▶ [Your instructions]: What follows is a listing; give it again exactly, in its entirety.

▶ [Material]:
——

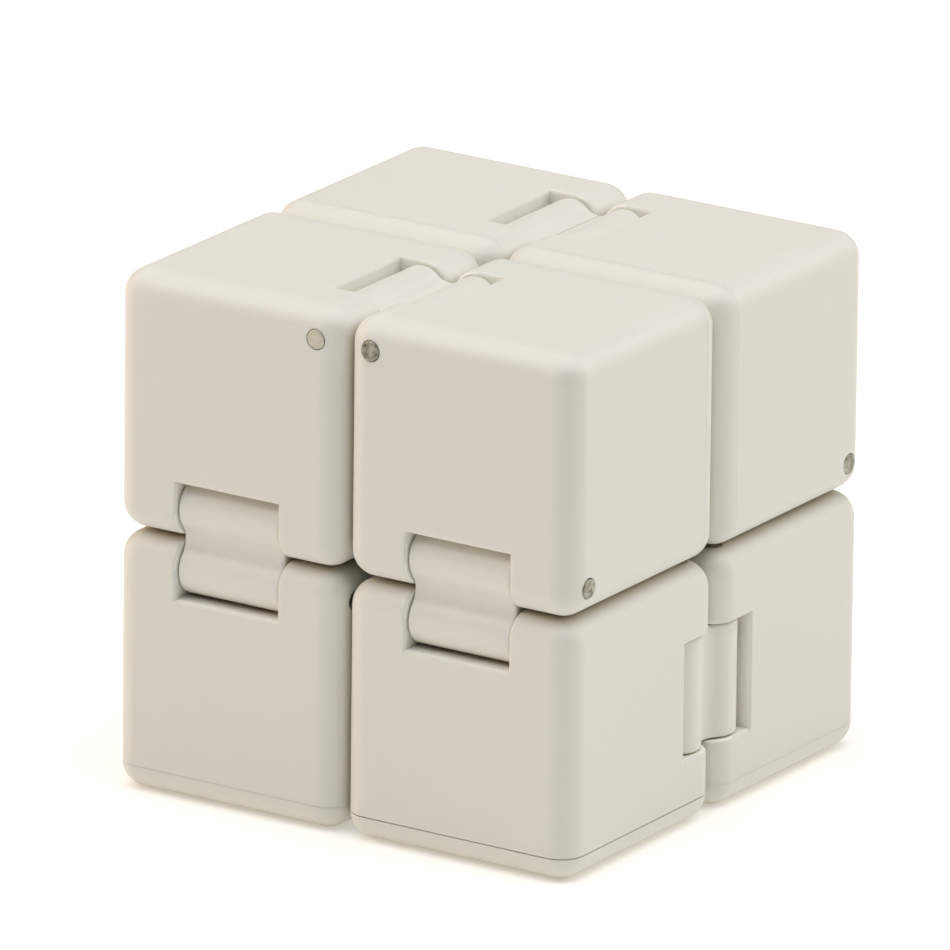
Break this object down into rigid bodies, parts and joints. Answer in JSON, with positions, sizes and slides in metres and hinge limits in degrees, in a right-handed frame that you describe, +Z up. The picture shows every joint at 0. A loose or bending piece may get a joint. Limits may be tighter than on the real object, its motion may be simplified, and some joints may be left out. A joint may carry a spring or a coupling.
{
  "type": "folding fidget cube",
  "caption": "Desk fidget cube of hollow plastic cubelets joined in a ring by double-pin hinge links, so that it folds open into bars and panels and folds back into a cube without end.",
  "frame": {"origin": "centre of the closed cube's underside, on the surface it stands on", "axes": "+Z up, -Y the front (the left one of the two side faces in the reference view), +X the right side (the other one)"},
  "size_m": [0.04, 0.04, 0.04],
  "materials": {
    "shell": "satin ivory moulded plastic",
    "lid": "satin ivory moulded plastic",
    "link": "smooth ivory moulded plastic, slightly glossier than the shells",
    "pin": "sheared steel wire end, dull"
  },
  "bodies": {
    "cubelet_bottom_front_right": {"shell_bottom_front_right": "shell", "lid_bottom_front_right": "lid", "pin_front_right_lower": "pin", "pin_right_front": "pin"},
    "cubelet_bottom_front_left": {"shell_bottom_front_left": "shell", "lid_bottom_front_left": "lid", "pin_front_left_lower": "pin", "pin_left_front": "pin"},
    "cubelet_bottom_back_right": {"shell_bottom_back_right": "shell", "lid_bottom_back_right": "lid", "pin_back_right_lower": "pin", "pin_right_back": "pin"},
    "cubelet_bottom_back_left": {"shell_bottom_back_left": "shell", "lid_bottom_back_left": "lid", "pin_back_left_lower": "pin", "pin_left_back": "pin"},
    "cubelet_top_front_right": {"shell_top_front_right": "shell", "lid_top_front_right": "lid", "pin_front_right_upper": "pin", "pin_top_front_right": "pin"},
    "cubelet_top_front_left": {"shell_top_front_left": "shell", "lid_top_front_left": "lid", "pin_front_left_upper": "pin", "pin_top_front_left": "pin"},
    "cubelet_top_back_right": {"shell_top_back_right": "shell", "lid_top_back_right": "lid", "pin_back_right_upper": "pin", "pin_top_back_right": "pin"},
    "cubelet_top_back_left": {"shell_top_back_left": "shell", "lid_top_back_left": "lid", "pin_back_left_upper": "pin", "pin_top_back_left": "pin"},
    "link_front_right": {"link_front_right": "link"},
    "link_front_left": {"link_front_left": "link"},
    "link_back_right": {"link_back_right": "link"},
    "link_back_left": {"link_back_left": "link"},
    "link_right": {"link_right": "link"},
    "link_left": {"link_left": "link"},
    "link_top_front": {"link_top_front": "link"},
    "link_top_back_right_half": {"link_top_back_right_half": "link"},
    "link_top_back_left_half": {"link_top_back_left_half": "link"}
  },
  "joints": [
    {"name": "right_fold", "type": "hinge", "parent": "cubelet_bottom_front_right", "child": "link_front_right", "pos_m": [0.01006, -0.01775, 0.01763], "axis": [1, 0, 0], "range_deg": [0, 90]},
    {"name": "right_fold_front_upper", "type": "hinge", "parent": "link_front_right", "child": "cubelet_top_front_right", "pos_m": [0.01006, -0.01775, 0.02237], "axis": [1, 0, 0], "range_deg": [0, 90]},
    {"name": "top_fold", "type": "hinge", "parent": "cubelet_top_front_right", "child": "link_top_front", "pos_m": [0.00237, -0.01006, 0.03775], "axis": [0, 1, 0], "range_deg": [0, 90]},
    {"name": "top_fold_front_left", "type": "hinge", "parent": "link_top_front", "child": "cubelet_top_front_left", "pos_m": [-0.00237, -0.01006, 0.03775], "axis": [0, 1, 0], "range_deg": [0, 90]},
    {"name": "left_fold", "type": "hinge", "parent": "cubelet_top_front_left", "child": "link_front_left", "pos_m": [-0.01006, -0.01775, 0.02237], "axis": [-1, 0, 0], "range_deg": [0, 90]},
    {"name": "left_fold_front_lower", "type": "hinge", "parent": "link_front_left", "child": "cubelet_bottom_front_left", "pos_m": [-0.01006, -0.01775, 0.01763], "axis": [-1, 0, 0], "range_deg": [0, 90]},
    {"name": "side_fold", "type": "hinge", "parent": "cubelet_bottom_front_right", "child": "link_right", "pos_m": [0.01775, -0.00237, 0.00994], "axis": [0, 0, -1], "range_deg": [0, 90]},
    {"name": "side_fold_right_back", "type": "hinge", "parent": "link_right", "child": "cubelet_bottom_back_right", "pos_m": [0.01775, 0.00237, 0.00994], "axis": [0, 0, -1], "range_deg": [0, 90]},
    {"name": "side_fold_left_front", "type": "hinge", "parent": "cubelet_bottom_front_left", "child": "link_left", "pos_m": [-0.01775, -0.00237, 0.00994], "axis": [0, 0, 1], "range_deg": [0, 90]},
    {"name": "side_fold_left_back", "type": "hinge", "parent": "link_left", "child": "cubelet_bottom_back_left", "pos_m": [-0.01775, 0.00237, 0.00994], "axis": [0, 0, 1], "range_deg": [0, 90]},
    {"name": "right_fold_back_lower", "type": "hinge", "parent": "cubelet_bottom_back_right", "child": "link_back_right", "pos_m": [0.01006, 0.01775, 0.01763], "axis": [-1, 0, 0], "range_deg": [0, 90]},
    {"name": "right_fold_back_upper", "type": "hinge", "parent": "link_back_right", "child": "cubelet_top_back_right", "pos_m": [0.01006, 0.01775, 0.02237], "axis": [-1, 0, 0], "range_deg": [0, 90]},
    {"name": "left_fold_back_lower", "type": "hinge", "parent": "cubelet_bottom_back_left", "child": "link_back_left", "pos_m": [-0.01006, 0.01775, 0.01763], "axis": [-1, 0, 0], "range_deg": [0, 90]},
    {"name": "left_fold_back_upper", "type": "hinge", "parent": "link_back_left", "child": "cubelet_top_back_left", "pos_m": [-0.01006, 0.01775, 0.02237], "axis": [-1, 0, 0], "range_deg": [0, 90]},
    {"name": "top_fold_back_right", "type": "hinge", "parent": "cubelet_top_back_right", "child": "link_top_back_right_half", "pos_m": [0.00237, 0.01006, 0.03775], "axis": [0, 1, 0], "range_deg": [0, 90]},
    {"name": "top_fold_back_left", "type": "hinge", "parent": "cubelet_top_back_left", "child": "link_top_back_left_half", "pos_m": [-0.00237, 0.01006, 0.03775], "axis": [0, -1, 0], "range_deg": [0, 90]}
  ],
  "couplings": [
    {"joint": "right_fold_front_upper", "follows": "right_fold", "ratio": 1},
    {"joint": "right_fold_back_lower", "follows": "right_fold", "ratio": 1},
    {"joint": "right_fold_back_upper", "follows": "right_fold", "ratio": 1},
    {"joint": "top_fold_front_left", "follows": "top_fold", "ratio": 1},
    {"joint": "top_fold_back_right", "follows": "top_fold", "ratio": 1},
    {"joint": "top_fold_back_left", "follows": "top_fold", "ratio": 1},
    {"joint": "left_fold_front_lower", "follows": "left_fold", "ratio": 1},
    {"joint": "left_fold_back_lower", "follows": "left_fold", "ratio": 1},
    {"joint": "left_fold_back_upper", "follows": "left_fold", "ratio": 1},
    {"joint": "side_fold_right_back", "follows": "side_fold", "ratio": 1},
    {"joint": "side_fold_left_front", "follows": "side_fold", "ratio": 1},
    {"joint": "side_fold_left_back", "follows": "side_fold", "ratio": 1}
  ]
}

——

▶ [Full output]:
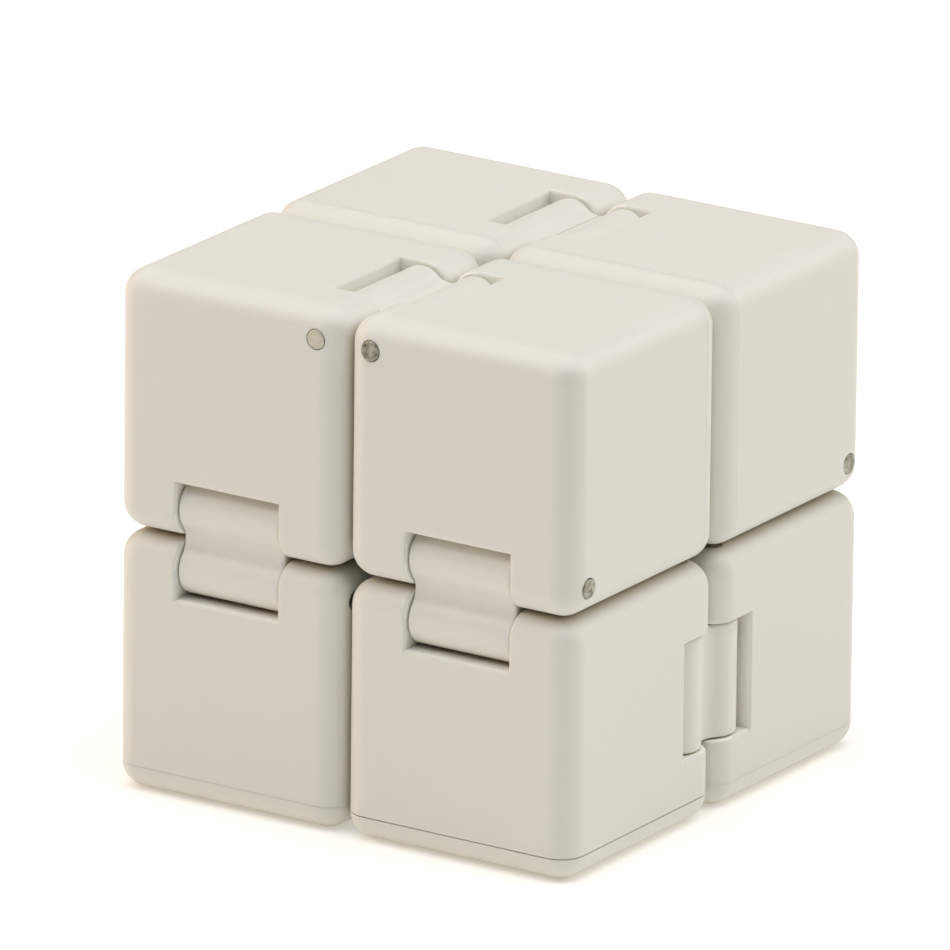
Break this object down into rigid bodies, parts and joints. Answer in JSON, with positions, sizes and slides in metres and hinge limits in degrees, in a right-handed frame that you describe, +Z up. The picture shows every joint at 0. A loose or bending piece may get a joint. Limits may be tighter than on the real object, its motion may be simplified, and some joints may be left out. A joint may carry a spring or a coupling.
{
  "type": "folding fidget cube",
  "caption": "Desk fidget cube of hollow plastic cubelets joined in a ring by double-pin hinge links, so that it folds open into bars and panels and folds back into a cube without end.",
  "frame": {"origin": "centre of the closed cube's underside, on the surface it stands on", "axes": "+Z up, -Y the front (the left one of the two side faces in the reference view), +X the right side (the other one)"},
  "size_m": [0.04, 0.04, 0.04],
  "materials": {
    "shell": "satin ivory moulded plastic",
    "lid": "satin ivory moulded plastic",
    "link": "smooth ivory moulded plastic, slightly glossier than the shells",
    "pin": "sheared steel wire end, dull"
  },
  "bodies": {
    "cubelet_bottom_front_right": {"shell_bottom_front_right": "shell", "lid_bottom_front_right": "lid", "pin_front_right_lower": "pin", "pin_right_front": "pin"},
    "cubelet_bottom_front_left": {"shell_bottom_front_left": "shell", "lid_bottom_front_left": "lid", "pin_front_left_lower": "pin", "pin_left_front": "pin"},
    "cubelet_bottom_back_right": {"shell_bottom_back_right": "shell", "lid_bottom_back_right": "lid", "pin_back_right_lower": "pin", "pin_right_back": "pin"},
    "cubelet_bottom_back_left": {"shell_bottom_back_left": "shell", "lid_bottom_back_left": "lid", "pin_back_left_lower": "pin", "pin_left_back": "pin"},
    "cubelet_top_front_right": {"shell_top_front_right": "shell", "lid_top_front_right": "lid", "pin_front_right_upper": "pin", "pin_top_front_right": "pin"},
    "cubelet_top_front_left": {"shell_top_front_left": "shell", "lid_top_front_left": "lid", "pin_front_left_upper": "pin", "pin_top_front_left": "pin"},
    "cubelet_top_back_right": {"shell_top_back_right": "shell", "lid_top_back_right": "lid", "pin_back_right_upper": "pin", "pin_top_back_right": "pin"},
    "cubelet_top_back_left": {"shell_top_back_left": "shell", "lid_top_back_left": "lid", "pin_back_left_upper": "pin", "pin_top_back_left": "pin"},
    "link_front_right": {"link_front_right": "link"},
    "link_front_left": {"link_front_left": "link"},
    "link_back_right": {"link_back_right": "link"},
    "link_back_left": {"link_back_left": "link"},
    "link_right": {"link_right": "link"},
    "link_left": {"link_left": "link"},
    "link_top_front": {"link_top_front": "link"},
    "link_top_back_right_half": {"link_top_back_right_half": "link"},
    "link_top_back_left_half": {"link_top_back_left_half": "link"}
  },
  "joints": [
    {"name": "right_fold", "type": "hinge", "parent": "cubelet_bottom_front_right", "child": "link_front_right", "pos_m": [0.01006, -0.01775, 0.01763], "axis": [1, 0, 0], "range_deg": [0, 90]},
    {"name": "right_fold_front_upper", "type": "hinge", "parent": "link_front_right", "child": "cubelet_top_front_right", "pos_m": [0.01006, -0.01775, 0.02237], "axis": [1, 0, 0], "range_deg": [0, 90]},
    {"name": "top_fold", "type": "hinge", "parent": "cubelet_top_front_right", "child": "link_top_front", "pos_m": [0.00237, -0.01006, 0.03775], "axis": [0, 1, 0], "range_deg": [0, 90]},
    {"name": "top_fold_front_left", "type": "hinge", "parent": "link_top_front", "child": "cubelet_top_front_left", "pos_m": [-0.00237, -0.01006, 0.03775], "axis": [0, 1, 0], "range_deg": [0, 90]},
    {"name": "left_fold", "type": "hinge", "parent": "cubelet_top_front_left", "child": "link_front_left", "pos_m": [-0.01006, -0.01775, 0.02237], "axis": [-1, 0, 0], "range_deg": [0, 90]},
    {"name": "left_fold_front_lower", "type": "hinge", "parent": "link_front_left", "child": "cubelet_bottom_front_left", "pos_m": [-0.01006, -0.01775, 0.01763], "axis": [-1, 0, 0], "range_deg": [0, 90]},
    {"name": "side_fold", "type": "hinge", "parent": "cubelet_bottom_front_right", "child": "link_right", "pos_m": [0.01775, -0.00237, 0.00994], "axis": [0, 0, -1], "range_deg": [0, 90]},
    {"name": "side_fold_right_back", "type": "hinge", "parent": "link_right", "child": "cubelet_bottom_back_right", "pos_m": [0.01775, 0.00237, 0.00994], "axis": [0, 0, -1], "range_deg": [0, 90]},
    {"name": "side_fold_left_front", "type": "hinge", "parent": "cubelet_bottom_front_left", "child": "link_left", "pos_m": [-0.01775, -0.00237, 0.00994], "axis": [0, 0, 1], "range_deg": [0, 90]},
    {"name": "side_fold_left_back", "type": "hinge", "parent": "link_left", "child": "cubelet_bottom_back_left", "pos_m": [-0.01775, 0.00237, 0.00994], "axis": [0, 0, 1], "range_deg": [0, 90]},
    {"name": "right_fold_back_lower", "type": "hinge", "parent": "cubelet_bottom_back_right", "child": "link_back_right", "pos_m": [0.01006, 0.01775, 0.01763], "axis": [-1, 0, 0], "range_deg": [0, 90]},
    {"name": "right_fold_back_upper", "type": "hinge", "parent": "link_back_right", "child": "cubelet_top_back_right", "pos_m": [0.01006, 0.01775, 0.02237], "axis": [-1, 0, 0], "range_deg": [0, 90]},
    {"name": "left_fold_back_lower", "type": "hinge", "parent": "cubelet_bottom_back_left", "child": "link_back_left", "pos_m": [-0.01006, 0.01775, 0.01763], "axis": [-1, 0, 0], "range_deg": [0, 90]},
    {"name": "left_fold_back_upper", "type": "hinge", "parent": "link_back_left", "child": "cubelet_top_back_left", "pos_m": [-0.01006, 0.01775, 0.02237], "axis": [-1, 0, 0], "range_deg": [0, 90]},
    {"name": "top_fold_back_right", "type": "hinge", "parent": "cubelet_top_back_right", "child": "link_top_back_right_half", "pos_m": [0.00237, 0.01006, 0.03775], "axis": [0, 1, 0], "range_deg": [0, 90]},
    {"name": "top_fold_back_left", "type": "hinge", "parent": "cubelet_top_back_left", "child": "link_top_back_left_half", "pos_m": [-0.00237, 0.01006, 0.03775], "axis": [0, -1, 0], "range_deg": [0, 90]}
  ],
  "couplings": [
    {"joint": "right_fold_front_upper", "follows": "right_fold", "ratio": 1},
    {"joint": "right_fold_back_lower", "follows": "right_fold", "ratio": 1},
    {"joint": "right_fold_back_upper", "follows": "right_fold", "ratio": 1},
    {"joint": "top_fold_front_left", "follows": "top_fold", "ratio": 1},
    {"joint": "top_fold_back_right", "follows": "top_fold", "ratio": 1},
    {"joint": "top_fold_back_left", "follows": "top_fold", "ratio": 1},
    {"joint": "left_fold_front_lower", "follows": "left_fold", "ratio": 1},
    {"joint": "left_fold_back_lower", "follows": "left_fold", "ratio": 1},
    {"joint": "left_fold_back_upper", "follows": "left_fold", "ratio": 1},
    {"joint": "side_fold_right_back", "follows": "side_fold", "ratio": 1},
    {"joint": "side_fold_left_front", "follows": "side_fold", "ratio": 1},
    {"joint": "side_fold_left_back", "follows": "side_fold", "ratio": 1}
  ]
}